Your goal: Give only the number of lines in the data that contain the word "from".

Material provided:
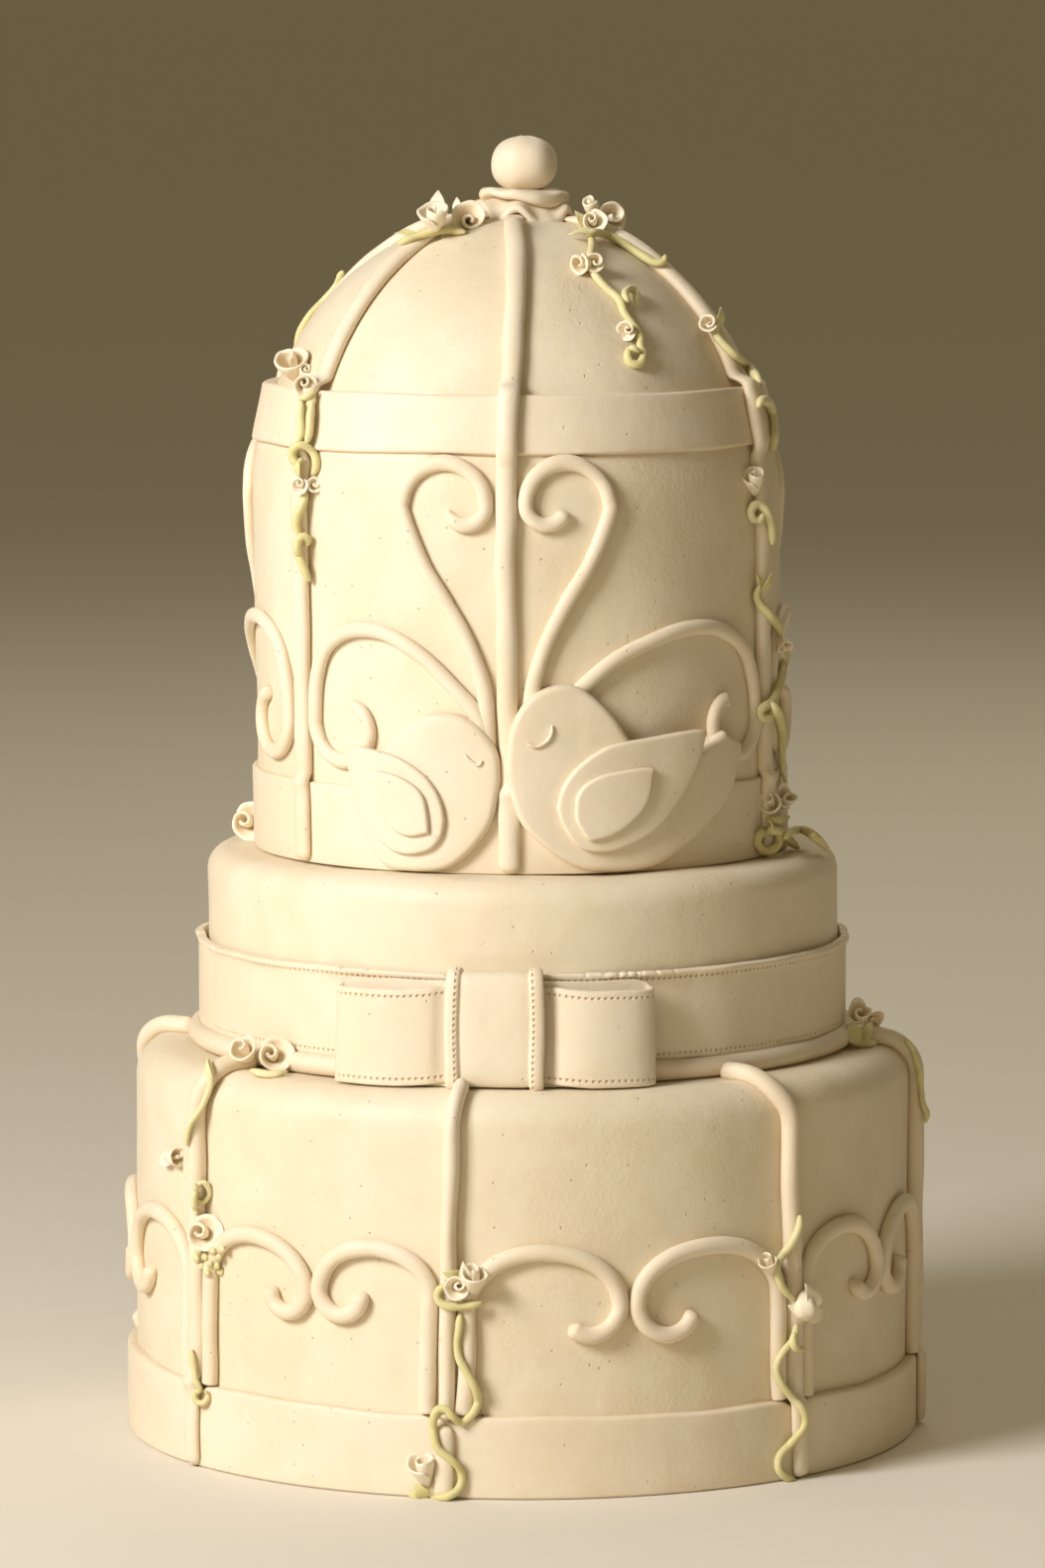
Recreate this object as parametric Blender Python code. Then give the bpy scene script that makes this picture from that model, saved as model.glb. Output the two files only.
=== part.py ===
"""A three-tier wedding cake in rolled icing, its top tier dressed as a birdcage, as separate solids.

Sizes are in millimetres and are turned into metres where points are placed. The origin is the centre
of the base, +Z is up, and the front faces -Y. An angle is measured round the cake in degrees, from
the front towards +X. A run is the distance up a tier's outline, which on an upright wall is the
height, and a lift is the distance off that outline.
"""

import math

import bmesh
import bpy
import numpy as np

MM = 0.001
GAP = 0.3
SEGMENTS = 32

# Driving dimensions: the tiers
BOTTOM_RADIUS = 162.0
BOTTOM_HEIGHT = 163.0
BOTTOM_EDGE = 14.0
MIDDLE_RADIUS = 132.0
MIDDLE_HEIGHT = 82.0
MIDDLE_EDGE = 10.0
CAGE_RADIUS = 109.7
CAGE_SHOULDER = 155.0
DOME_RADIUS = 104.5
DOME_CENTRE = 158.5
DOME_START = 18.7
CAGE_LEAN = -2.9
CAGE_LEAN_RISE = 195.0
CAGE_SHIFT = -0.6
# The cage draws in round its shoulder: rises above it, each with how far in the wall stands
CAGE_TAPER = ((-10.0, 0.0), (0.0, 0.5), (12.0, 2.2))

# Driving dimensions: bands, ropes and trims
BAND_THICK = 4.2
BAND_RISE = 33.0
BAND_SWELL = 3.0
BAND_SWELL_TURN = 83.0
BAND_WAVE = 1.0
BAND_CHAMFER = (1.6, 4.0)
CAGE_FOOT_RISE = 33.5
CAGE_FOOT_THICK = 2.0
CAGE_FOOT_CHAMFER = (1.2, 1.5)
CAGE_RIM_LOW = 169.0
CAGE_RIM_HIGH = 192.0
CAGE_RIM_THICK = (3.0, 5.6)
CAGE_RIM_CHAMFER = 2.0
ROLL_RADIUS = 3.9
RIBBON_LOW = 8.8
RIBBON_HIGH = 44.8
RIBBON_THICK = 3.7
RIBBON_LIP = (1.2, 4.5)
RIB_WIDTH = 7.8
RIB_HEIGHT = 7.0
CAGE_RIB_WIDTH = 8.3
CAGE_RIB_HEIGHT = 5.5
# A cage rib's height under the cap, and how far from the crown it starts and ends to flatten
CROWN_HEIGHT = 2.3
CROWN_REACH = 36.0
CROWN_FLAT = 22.0
SCROLL_WIDTH = 7.0
SCROLL_HEIGHT = 5.2
CURL_WIDTH = 6.0
CURL_HEIGHT = 4.5
VINE_RADIUS = 1.7
# How far a vine or a rose sinks into the rib that it is part of
OWN_SINK = 2.0
# A rope climbs over a band on a slope: how far from the band's edge the slope starts and ends
BAND_CLIMB = (5.0, 0.3)
RIM_CLIMB_LOW = (5.0, 1.0)
RIM_CLIMB_HIGH = (6.0, 1.5)
# How far the ribs stand off the bottom tier's rounded edge, which is faceted
EDGE_CLEAR = 0.9
# How low parts stand above what is under them
FOOT_CLEAR = 0.5
# The step in which routes are followed when vines are laid on them
FINE_STEP = 1.5
# The Boolean solver that joins and cuts solids
SOLVER = "MANIFOLD"

MIDDLE_FOOT = BOTTOM_HEIGHT + GAP
CAGE_FOOT = MIDDLE_FOOT + MIDDLE_HEIGHT - GAP
CAGE_BASE = CAGE_FOOT + GAP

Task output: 4